[Data segment start]

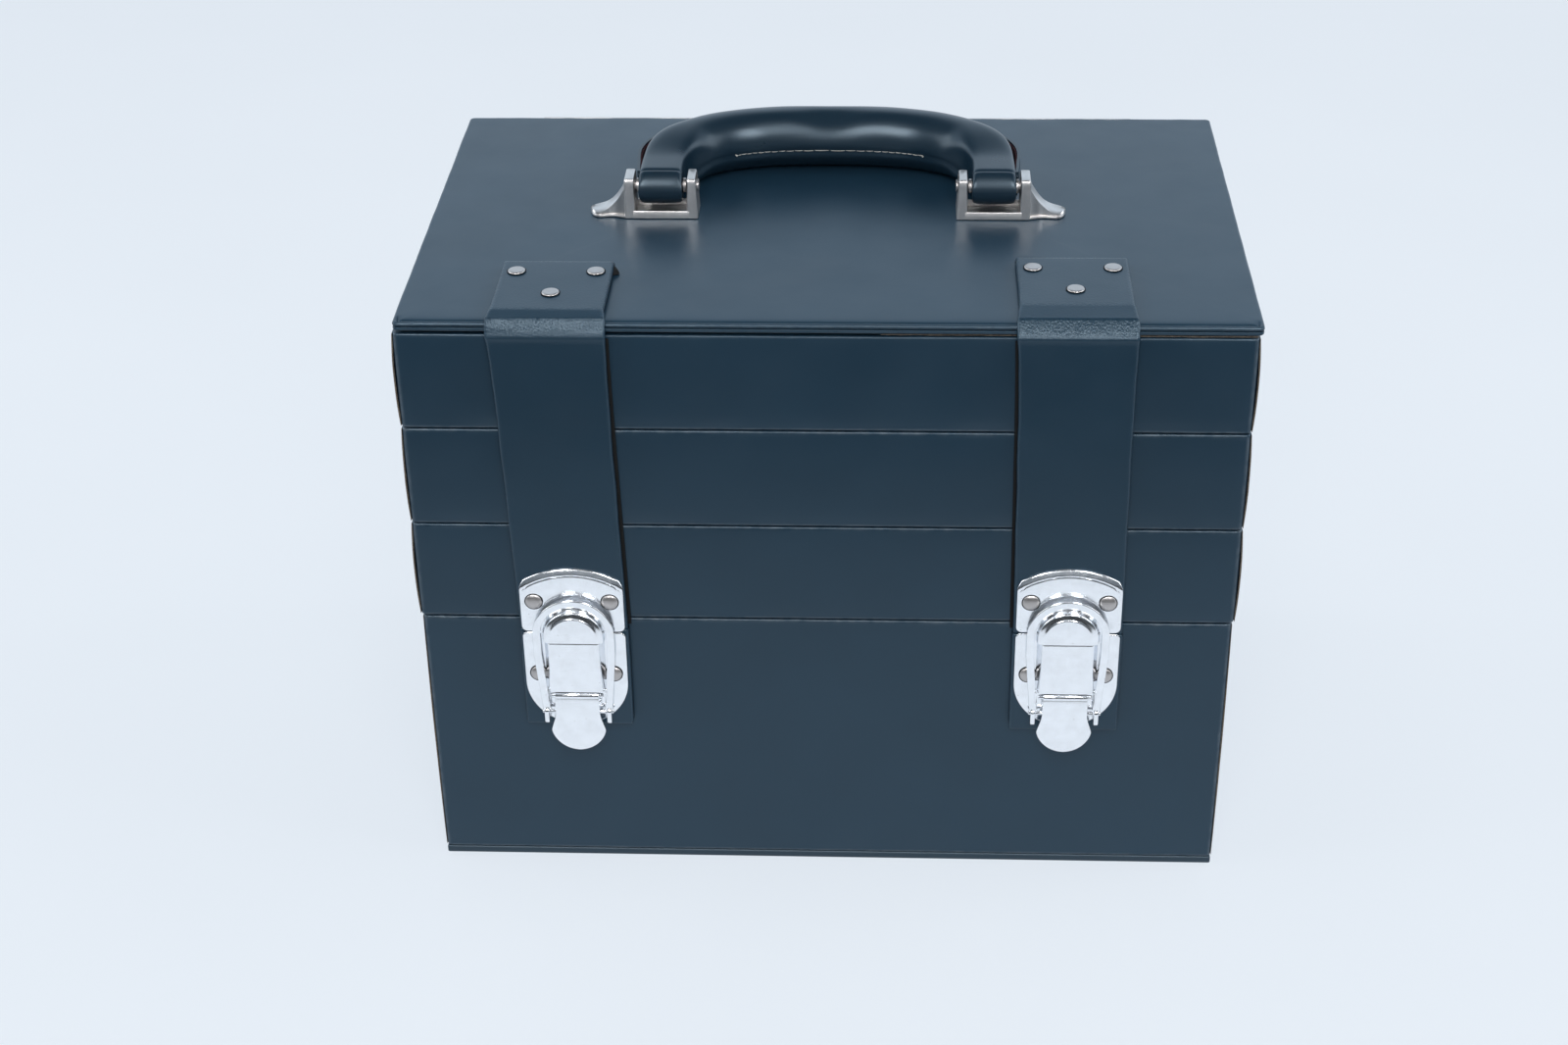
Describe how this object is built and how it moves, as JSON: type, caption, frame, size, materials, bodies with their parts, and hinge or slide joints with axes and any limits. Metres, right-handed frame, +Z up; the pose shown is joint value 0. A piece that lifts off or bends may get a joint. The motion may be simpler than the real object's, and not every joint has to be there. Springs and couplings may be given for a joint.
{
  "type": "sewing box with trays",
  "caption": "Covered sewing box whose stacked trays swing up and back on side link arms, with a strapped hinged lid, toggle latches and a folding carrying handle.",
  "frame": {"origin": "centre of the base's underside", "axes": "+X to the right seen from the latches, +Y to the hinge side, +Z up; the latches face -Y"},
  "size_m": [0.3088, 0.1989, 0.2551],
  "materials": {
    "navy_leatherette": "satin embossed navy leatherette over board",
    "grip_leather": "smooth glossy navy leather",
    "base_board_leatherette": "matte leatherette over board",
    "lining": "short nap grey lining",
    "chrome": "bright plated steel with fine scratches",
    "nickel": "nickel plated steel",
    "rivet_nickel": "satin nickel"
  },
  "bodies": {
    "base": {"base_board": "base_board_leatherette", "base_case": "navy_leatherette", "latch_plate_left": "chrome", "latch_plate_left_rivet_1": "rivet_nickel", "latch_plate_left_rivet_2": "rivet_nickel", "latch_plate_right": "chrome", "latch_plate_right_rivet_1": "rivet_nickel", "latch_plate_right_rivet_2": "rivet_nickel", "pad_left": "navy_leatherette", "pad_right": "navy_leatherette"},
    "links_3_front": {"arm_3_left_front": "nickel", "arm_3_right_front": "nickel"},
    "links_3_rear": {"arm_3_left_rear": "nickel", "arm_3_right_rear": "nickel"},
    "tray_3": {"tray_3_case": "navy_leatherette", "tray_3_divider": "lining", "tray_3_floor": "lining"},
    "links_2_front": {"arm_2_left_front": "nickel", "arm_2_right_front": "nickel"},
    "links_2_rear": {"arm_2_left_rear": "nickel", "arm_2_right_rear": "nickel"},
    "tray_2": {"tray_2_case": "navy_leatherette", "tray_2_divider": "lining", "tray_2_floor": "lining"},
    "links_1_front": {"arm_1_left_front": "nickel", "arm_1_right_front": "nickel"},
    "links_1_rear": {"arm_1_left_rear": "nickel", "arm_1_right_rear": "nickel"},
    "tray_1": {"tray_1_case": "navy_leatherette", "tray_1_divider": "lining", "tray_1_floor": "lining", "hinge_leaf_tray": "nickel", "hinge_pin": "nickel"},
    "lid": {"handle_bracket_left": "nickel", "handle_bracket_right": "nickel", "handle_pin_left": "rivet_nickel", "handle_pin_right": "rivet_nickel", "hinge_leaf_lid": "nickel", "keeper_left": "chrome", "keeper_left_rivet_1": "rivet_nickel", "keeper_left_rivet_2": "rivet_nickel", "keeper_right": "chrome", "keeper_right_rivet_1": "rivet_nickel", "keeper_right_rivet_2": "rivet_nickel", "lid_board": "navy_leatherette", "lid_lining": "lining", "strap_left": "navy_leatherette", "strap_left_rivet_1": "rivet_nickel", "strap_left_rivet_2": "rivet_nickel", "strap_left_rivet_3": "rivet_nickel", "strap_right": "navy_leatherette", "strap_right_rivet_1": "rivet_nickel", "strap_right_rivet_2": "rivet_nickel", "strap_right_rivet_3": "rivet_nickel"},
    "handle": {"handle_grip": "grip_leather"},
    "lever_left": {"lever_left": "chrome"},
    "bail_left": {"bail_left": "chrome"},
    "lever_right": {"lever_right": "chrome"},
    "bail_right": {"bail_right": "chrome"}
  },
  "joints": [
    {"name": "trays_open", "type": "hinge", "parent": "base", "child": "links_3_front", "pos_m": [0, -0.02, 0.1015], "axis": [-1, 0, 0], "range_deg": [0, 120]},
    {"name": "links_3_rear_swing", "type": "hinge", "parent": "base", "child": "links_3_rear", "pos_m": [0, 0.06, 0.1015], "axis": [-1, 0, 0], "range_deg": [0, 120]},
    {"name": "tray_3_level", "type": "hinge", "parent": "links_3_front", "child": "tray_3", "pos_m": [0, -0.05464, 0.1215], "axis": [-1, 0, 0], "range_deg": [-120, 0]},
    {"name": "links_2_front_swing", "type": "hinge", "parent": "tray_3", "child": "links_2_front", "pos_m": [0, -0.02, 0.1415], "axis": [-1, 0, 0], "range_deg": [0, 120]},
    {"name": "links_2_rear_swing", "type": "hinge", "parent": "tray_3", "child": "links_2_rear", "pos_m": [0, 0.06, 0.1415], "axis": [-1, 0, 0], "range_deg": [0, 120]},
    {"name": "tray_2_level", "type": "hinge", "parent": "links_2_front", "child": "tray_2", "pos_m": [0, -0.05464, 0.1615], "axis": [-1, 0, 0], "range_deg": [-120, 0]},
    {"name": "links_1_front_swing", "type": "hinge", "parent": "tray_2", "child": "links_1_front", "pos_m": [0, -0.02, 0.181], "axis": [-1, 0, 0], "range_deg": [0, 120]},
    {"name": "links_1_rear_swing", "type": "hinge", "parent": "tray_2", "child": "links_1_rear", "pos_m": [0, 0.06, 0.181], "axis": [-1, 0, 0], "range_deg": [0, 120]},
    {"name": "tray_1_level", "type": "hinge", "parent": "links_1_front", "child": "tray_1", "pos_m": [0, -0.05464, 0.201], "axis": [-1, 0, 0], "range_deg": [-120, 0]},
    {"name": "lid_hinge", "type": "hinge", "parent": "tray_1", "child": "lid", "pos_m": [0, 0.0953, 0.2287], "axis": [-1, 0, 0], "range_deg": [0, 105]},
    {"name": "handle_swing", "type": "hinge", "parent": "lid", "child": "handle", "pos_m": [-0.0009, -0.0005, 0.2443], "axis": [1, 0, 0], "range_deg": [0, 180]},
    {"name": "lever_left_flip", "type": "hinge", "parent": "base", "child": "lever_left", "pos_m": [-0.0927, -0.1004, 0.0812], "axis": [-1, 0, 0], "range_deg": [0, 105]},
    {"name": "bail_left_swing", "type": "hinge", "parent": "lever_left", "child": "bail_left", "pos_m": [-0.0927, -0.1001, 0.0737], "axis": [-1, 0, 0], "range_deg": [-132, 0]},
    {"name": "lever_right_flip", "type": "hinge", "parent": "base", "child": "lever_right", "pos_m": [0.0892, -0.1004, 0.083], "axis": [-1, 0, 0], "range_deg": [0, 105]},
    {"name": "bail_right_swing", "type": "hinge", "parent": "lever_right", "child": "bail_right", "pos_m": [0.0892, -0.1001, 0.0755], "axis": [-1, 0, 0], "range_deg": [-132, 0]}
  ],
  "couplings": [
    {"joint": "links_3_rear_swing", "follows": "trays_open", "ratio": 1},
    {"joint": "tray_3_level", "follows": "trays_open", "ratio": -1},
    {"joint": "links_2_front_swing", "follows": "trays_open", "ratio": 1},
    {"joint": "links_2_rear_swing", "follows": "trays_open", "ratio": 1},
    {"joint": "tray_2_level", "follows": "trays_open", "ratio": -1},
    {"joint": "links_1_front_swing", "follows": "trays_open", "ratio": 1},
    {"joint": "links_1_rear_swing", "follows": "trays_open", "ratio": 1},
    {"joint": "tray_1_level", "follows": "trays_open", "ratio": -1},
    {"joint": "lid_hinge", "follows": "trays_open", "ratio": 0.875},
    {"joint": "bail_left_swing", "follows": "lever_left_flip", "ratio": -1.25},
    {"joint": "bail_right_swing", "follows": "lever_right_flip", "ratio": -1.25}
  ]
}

[Data segment end]

Tally the lines of the listing in which the word "joints" occurs, and state the total alone.

2